You can also learn about skewness from the box plot. In a non-skewed distribution, the median will be in the middle of the box halfway between the third and first quartiles. In a skewed distribution the median will be either higher or lower in the box. Notice that for d1_age and d4_educ the median is in the middle of the box suggesting that these distributions are not very skewed but for d12_childs the median is in the upper part of the box suggesting that this is a positively skewed distribution.
Now look at the box plots for d4_educ and d12_childs. Here you’ll see some circles and numbers. The circles represent outliers which are values that lie between 1.5 and 3.0 box lengths above the third quartile or below the first quartile. A box length is just another name for the interquartile range since the height of the box is the interquartile range. The numbers are the case numbers in SPSS. Extreme values are values that are more than 3.0 box lengths from the first or third quartiles. There aren’t any extreme values in these distributions.

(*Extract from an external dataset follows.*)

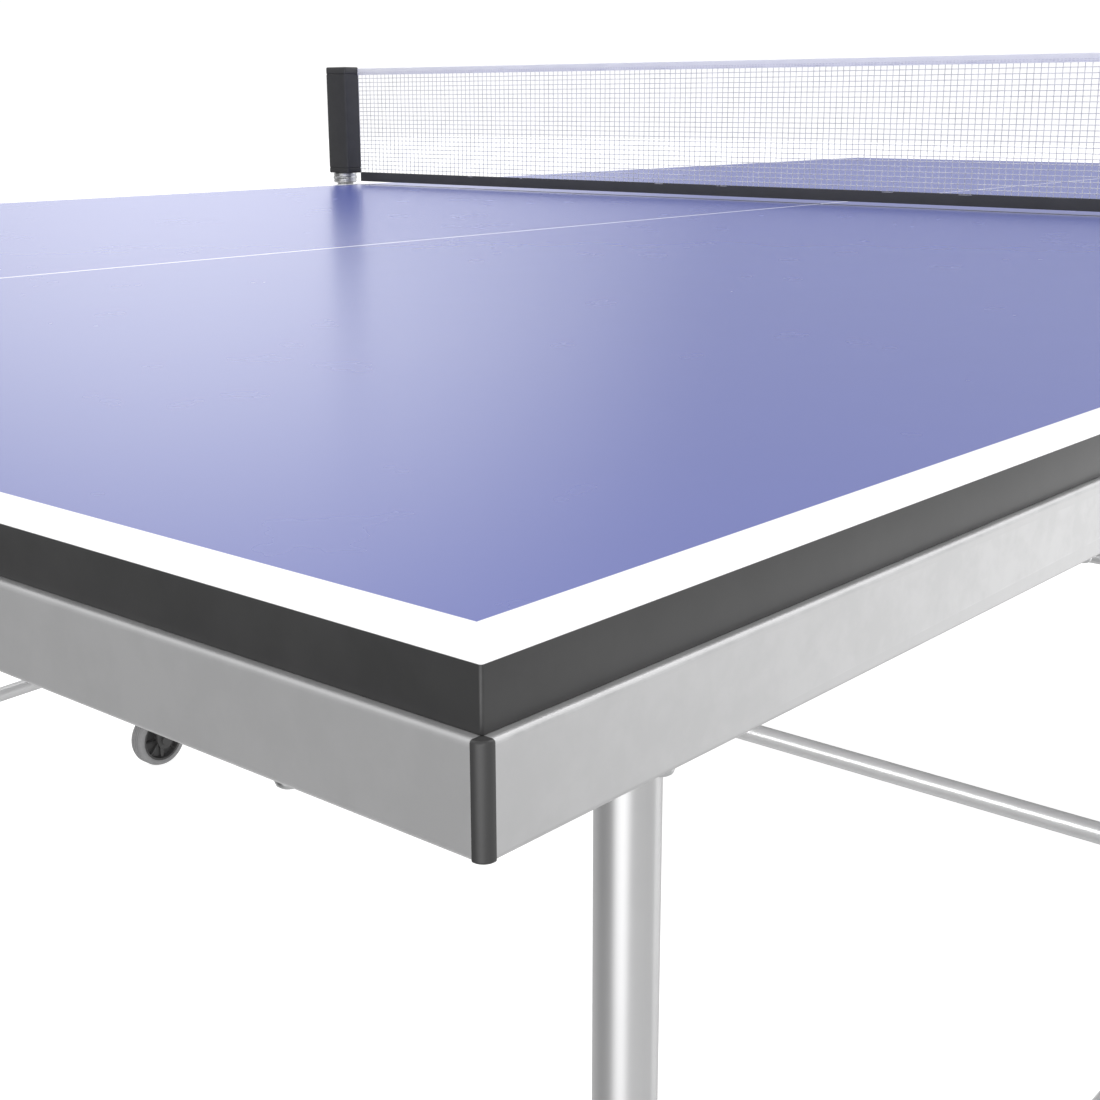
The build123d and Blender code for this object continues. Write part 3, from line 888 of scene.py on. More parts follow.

Sometimes you want to compare box plots for two or more groups of respondents. Let’s look at the box plot for d1_age and compare the box plots for men and women. Run EXPLORE for d1_age but this time put d5_sex in the “Factor List” box. Your output should now show the box plots for men and women side-by-side.
Part V – Conclusions
We have talked about four different types of graphs – pie charts, bar charts, histograms, and box plots. There are other types of graphs you could use but these are the four most commonly used graphs. There are other ways to construct graphs in SPSS that your instructor might want to talk about. You can click on “Graphs” in the menu bar at the top of the SPSS screen and then on “Chart Builder” but we aren’t going to go into that in this exercise.
 There is a small problem with d12_childs. One of the categories is “eight or more” children. That means we don’t know what these values actually are. They could be 8 or 10 or 12 or 14 or something else. Since there are so few cases in this category we’re going to ignore this problem.